* What is required *
Scan the data below and pick out the lines containing the word "materials".

* Raw data *
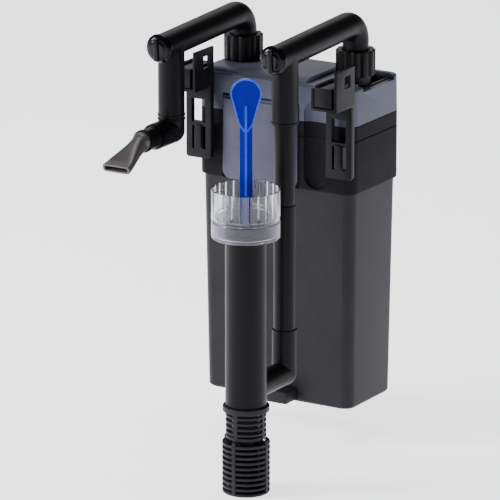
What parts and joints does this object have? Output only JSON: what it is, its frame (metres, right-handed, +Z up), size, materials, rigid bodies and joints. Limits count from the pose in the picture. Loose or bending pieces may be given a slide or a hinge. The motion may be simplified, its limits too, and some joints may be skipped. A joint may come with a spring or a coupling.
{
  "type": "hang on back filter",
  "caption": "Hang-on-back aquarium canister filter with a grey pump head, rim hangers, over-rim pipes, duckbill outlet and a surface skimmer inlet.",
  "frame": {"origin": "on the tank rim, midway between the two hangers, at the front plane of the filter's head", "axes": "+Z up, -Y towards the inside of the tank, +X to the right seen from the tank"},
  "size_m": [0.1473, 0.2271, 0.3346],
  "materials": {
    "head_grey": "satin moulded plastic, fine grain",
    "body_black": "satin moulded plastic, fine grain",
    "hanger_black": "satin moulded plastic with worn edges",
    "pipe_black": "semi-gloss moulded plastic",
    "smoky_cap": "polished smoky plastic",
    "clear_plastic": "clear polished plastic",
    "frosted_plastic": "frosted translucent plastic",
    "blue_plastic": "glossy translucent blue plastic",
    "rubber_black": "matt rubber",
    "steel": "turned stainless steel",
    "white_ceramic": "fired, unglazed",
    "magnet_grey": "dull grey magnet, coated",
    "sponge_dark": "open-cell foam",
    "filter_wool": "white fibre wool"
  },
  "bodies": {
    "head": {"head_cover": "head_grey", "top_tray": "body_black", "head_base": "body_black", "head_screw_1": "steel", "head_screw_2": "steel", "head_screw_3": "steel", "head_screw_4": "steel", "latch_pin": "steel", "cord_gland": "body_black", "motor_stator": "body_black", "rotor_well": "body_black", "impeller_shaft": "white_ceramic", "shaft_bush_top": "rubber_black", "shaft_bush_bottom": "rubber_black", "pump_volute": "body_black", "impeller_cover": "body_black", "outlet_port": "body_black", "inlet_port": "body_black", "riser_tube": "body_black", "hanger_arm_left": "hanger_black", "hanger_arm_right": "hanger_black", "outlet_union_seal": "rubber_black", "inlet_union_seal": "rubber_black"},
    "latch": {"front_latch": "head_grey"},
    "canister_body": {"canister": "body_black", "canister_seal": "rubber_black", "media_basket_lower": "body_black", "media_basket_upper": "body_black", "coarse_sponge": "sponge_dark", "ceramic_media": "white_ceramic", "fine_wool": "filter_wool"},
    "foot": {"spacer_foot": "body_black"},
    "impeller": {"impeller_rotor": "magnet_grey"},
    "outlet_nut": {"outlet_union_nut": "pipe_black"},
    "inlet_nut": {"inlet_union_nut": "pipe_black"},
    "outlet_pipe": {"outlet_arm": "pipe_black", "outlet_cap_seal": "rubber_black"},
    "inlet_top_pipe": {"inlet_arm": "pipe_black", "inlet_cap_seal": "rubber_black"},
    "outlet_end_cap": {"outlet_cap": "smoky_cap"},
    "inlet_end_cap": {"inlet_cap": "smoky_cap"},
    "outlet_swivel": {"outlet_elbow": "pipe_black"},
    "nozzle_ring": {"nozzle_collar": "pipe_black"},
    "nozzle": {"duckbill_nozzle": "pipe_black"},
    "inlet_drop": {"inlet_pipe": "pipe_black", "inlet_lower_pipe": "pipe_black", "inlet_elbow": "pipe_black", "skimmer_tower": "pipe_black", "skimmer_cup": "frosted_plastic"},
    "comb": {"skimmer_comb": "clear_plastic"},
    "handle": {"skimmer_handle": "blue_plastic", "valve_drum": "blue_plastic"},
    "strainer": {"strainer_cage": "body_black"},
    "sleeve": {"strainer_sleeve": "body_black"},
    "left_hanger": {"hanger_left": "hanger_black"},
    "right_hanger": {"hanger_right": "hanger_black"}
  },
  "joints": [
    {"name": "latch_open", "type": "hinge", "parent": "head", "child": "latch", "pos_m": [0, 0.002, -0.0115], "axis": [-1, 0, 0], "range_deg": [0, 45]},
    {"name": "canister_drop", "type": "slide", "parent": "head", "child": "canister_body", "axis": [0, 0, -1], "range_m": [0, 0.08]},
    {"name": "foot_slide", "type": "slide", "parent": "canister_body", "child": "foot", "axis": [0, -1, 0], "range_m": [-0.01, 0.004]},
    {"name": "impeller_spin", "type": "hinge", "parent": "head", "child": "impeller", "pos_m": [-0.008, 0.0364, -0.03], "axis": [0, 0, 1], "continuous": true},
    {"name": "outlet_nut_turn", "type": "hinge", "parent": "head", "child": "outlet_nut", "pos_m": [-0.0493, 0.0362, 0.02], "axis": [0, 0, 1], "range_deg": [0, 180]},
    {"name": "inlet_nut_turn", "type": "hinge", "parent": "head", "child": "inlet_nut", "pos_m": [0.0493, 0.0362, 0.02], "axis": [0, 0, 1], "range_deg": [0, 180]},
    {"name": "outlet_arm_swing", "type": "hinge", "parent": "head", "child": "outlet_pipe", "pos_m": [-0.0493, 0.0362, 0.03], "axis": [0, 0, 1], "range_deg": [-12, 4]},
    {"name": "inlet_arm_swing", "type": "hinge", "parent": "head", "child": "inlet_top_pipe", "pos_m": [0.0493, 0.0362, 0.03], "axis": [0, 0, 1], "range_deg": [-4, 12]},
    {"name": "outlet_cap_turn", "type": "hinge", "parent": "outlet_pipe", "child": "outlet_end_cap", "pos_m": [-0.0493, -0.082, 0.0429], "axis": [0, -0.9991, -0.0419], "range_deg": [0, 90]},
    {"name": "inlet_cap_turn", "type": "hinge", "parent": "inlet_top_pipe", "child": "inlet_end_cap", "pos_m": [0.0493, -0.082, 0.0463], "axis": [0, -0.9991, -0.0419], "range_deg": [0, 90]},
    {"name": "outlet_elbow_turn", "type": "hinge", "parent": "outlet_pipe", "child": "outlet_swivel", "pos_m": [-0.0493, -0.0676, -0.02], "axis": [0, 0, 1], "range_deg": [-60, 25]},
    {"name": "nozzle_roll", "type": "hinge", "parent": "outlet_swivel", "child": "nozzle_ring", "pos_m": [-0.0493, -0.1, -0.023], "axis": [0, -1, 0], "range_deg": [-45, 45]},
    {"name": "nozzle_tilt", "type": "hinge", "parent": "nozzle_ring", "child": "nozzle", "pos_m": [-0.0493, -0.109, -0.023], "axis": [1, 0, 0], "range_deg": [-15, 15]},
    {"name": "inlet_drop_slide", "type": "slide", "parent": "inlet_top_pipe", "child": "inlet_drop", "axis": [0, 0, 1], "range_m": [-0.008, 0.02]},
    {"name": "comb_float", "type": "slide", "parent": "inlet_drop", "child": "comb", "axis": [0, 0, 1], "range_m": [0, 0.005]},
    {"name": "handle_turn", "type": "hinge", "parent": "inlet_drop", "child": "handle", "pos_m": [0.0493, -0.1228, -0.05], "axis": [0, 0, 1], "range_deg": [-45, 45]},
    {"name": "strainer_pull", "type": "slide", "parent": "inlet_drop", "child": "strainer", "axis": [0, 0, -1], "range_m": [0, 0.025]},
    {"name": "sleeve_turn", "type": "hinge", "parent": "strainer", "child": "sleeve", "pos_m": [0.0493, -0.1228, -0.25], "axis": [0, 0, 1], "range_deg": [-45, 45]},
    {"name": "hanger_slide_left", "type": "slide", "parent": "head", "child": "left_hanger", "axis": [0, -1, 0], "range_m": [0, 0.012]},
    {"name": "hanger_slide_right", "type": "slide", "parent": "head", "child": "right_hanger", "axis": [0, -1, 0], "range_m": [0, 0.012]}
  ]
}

...

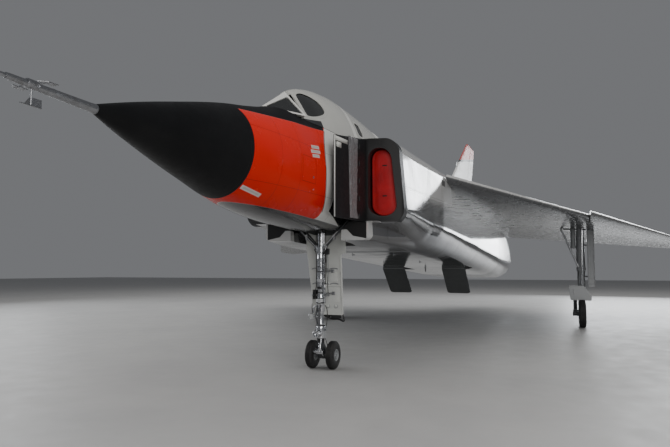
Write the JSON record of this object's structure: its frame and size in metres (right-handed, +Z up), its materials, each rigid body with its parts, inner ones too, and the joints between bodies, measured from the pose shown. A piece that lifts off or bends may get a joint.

* Problem solution *
What parts and joints does this object have? Output only JSON: what it is, its frame (metres, right-handed, +Z up), size, materials, rigid bodies and joints. Limits count from the pose in the picture. Loose or bending pieces may be given a slide or a hinge. The motion may be simplified, its limits too, and some joints may be skipped. A joint may come with a spring or a coupling.
  "materials": {
Write the JSON record of this object's structure: its frame and size in metres (right-handed, +Z up), its materials, each rigid body with its parts, inner ones too, and the joints between bodies, measured from the pose shown. A piece that lifts off or bends may get a joint.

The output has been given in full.